Node.js for the win, in IoT and beyond?

Goldberg and Bernhardy make a point of leveraging Node.js for talent recruitment. They say they chose Node.js partially because it is easy to learn, and most developers already know JavaScript. As a result, this makes bringing on developers significantly easier.

The decision to build a complex system like this on JavaScript would probably have been scorned upon a few years back. But for Goldberg and Bernhardy, Node.js is a competitive advantage.

runharperdb.png

HarperDB makes a point of being lightweight and easy to configure, owing in part to using Node.js for development. Image: HarperDB

They cite Stackoverflow's developer survey for the last couple of years, in which Node.js was #1 and #2 most popular language, and the one used most commonly in IoT, and part of the reason they target IoT:

"HarperDB on a micro-computing device is not a slimmed down version, a gateway solution, or a caching mechanism, but a full HTAP database running directly on the device with clustering. It is the same code base as the server edition.
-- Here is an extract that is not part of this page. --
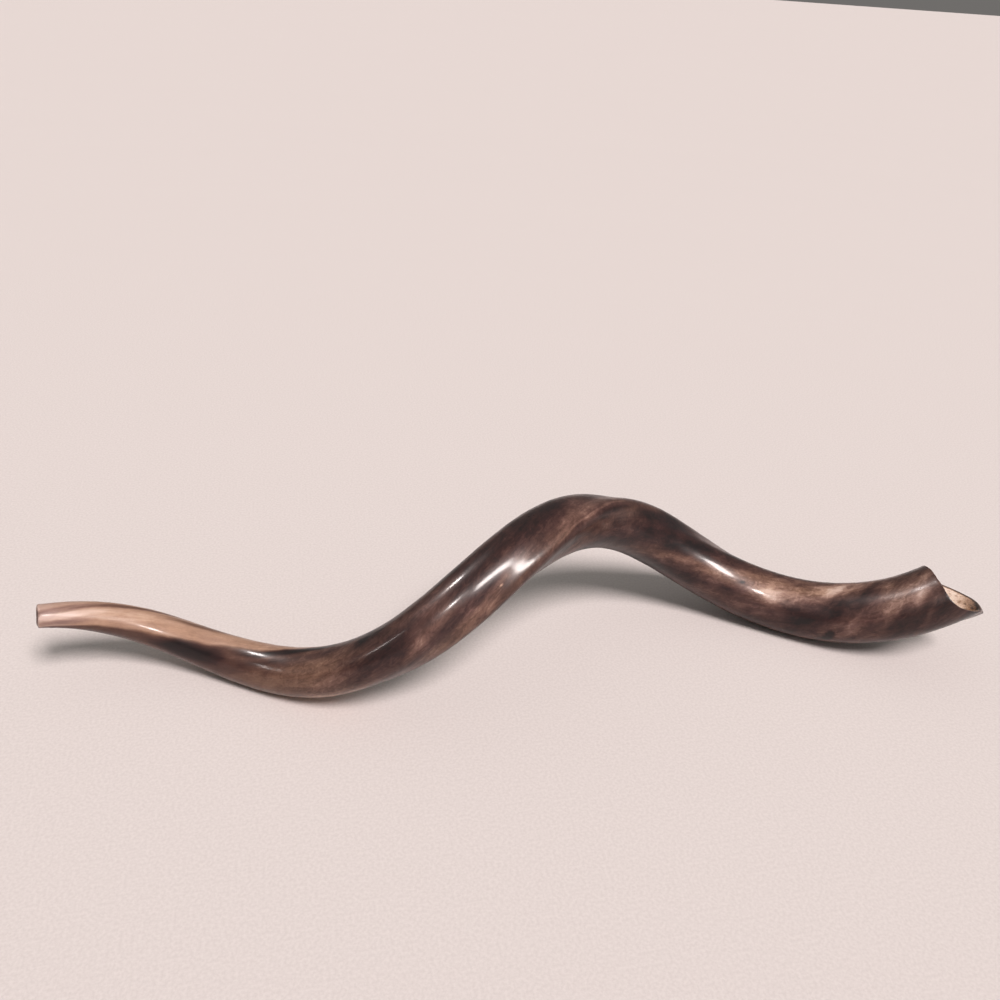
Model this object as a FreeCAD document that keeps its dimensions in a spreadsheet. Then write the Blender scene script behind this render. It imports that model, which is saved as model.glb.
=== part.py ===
import FreeCAD, Part
import math
import os

# A spiral kudu-horn shofar lying at rest on its two low coils, in millimetres.
# +X runs from the mouthpiece to the bell, +Z is up, the resting plane is Z = 0 and
# the origin is the middle of the footprint.  The horn is divided on planes square to
# its own centreline into the mouthpiece, the drilled neck, the four bends of the hollow
# body and the bell, with the pale inner layer of the bell as a part of its own.

doc = FreeCAD.newDocument("Shofar")
sheet = doc.addObject("Spreadsheet::Sheet", "Dimensions")

# Every driving value: alias, number, meaning.  Lengths in mm, angles in degrees.
DIMENSIONS = [
    ("axisLength", 852.0, "length of the straight axis the horn coils around"),
    ("axisTilt", 2.35, "rise of that axis towards the bell"),
    ("coilRadiusTip", 27.0, "distance of the centreline from the axis at the tip"),
    ("coilRadiusBell", 59.0, "distance of the centreline from the axis at the bell"),
    ("coilEase", 3.9, "how early the coil reaches its full radius"),
    ("startAngle", 30.0, "direction of the tip from the axis, 90 is up"),
    ("coilTurns", 1.603, "turns made between the tip and the end of the bell"),
    ("turnEase", 0.073, "how much tighter the turns are near the tip"),
    ("tipRadius", 10.0, "outer radius of the horn at the mouthpiece end"),
    ("bodyRadius", 25.4, "outer radius of the hollow body"),
    ("taperEase", 4.07, "how early the horn reaches its body radius"),
    ("bellFlare", 7.5, "added to the body radius at the open end"),
    ("flareEase", 6.5, "how late the flare begins"),
    ("ovality", 0.048, "share by which the section is longer one way"),
    ("ovalAngle", 148.0, "direction of the longer way, from the coil's outside"),
    ("keelRise", 0.36, "height of the keel ridge as a share of the radius"),
    ("keelEase", 0.61, "how early the keel reaches its height"),
    ("keelWear", 0.3, "share of the keel that has been ground off at the bell"),
    ("keelAngle", 70.6, "place of the keel, from the coil's outside"),
    ("keelWidth", 0.29, "spread of the keel round the section, in radians"),
    ("innerKeel", 0.45, "share of the keel that is also seen on the inside"),
    ("wall", 2.7, "thickness of the hollow wall, inner layer included"),
    ("liningThickness", 1.2, "thickness of the pale inner layer in the bell"),
    ("liningRecess", 1.5, "how far the inner layer stops short of the rim"),
    ("throatRadius", 3.5, "radius of the drilled bore behind the cup"),
    ("cupRadius", 7.4, "radius of the cup at the lips"),
    ("cupDepth", 12.0, "depth of the cup down to the drilled bore"),
    ("lipRound", 1.4, "rounding of the outer edge of the mouthpiece"),
    ("neckStart", 0.035, "station where the mouthpiece becomes the neck"),
    ("bodyStart", 0.24, "station where the neck becomes the body"),
    ("bellStart", 0.85, "station where the body becomes the bell"),
    ("hollowFull", 0.42, "station where the hollow reaches the full wall"),
    ("rimStation", 0.9563, "station of the rim on the side away from its point"),
    ("rimAngle", 55.0, "place of the rim's point, from the coil's outside"),
    ("rimOffset", 13.5, "how far behind the centreline the rim starts to rise"),
    ("rimBend", 33.5, "radius of the hollow bend where it starts to rise"),
    ("rimSlope", 41.7, "steepest slope of the rim towards its point"),
    ("rimRise", 28.9, "height of the point above the rest of the rim"),
    ("rimBlunt", 12.0, "radius that blunts the point"),
    ("trimReach", 96.0, "how far the tool that trims the rim reaches, well clear of the bell"),
    ("ringSpacing", 0.02, "greatest step between rings, as a share of the axis"),
]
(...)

It is stateless which allows for very little resource usage when not in use like CPU, RAM and most importantly battery life.

People expressed concerns about the need for HarperDB to get closer to the operating system and Node.js allows for you to utilize C/C++ libraries natively. We have not yet found the need to do this however.

This gives us further room to innovate and opportunity for performance and feature gains. We have also been able to deliver the product incredibly quickly due to the amazing community around NPM, the wealth of supported libraries, and the ease of use of NPM.

Because Node.js is written as a web first language we've seen amazing benefits from using it for things like clustering with Socket.io and Express for our API. And we've had good experiences interacting with the Node.js community."